The vulnerability stems from several issues in how the hypervisor code lazily saves the host's FPSIMD/SVE state. The specific problems include: Host SVE being discarded unexpectedly due to inconsistent configuration of TIF_SVE and CPACR_ELx.ZEN (resulting in QEMU crashes where SVE is used by memmove()), host SVE state being discarded after modification by ptrace (an unintentional ptrace ABI change), and the host FPMR value being discarded when running a non-protected VM where FPMR support is not exposed to a VM and that VM uses FPSIMD/SVE. These issues date back to at least kernel version 5.17 (NVD CVE).
The vulnerability can result in QEMU crashes when SVE is used by memmove(), as reported in Red Hat issue RHEL-68997. Additionally, it can lead to stale values being left in memory when the host's FPSIMD/SVE/SME state is not properly saved (NVD CVE).
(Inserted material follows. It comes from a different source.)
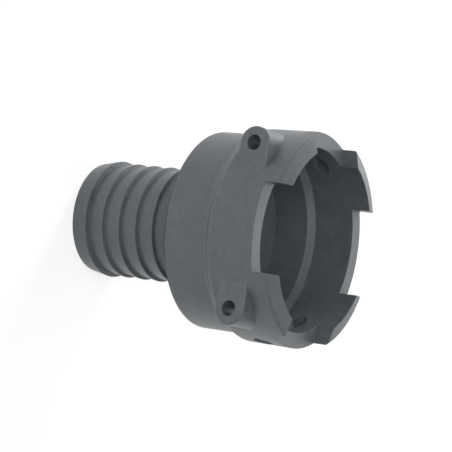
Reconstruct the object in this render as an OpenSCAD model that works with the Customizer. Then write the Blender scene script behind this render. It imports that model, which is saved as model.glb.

The vulnerability has been resolved by implementing eager saving and 'flushing' of the host's FPSIMD/SVE/SME state when loading a vCPU. This ensures KVM does not need to save any of the host's FPSIMD/SVE/SME state. The fix includes removing fpsimd_kvm_prepare() and placing the necessary call to fpsimd_save_and_flush_cpu_state() in kvm_arch_vcpu_load_fp(). The fix needs to be backported to ALL stable trees due to the historical nature of the problems (NVD CVE).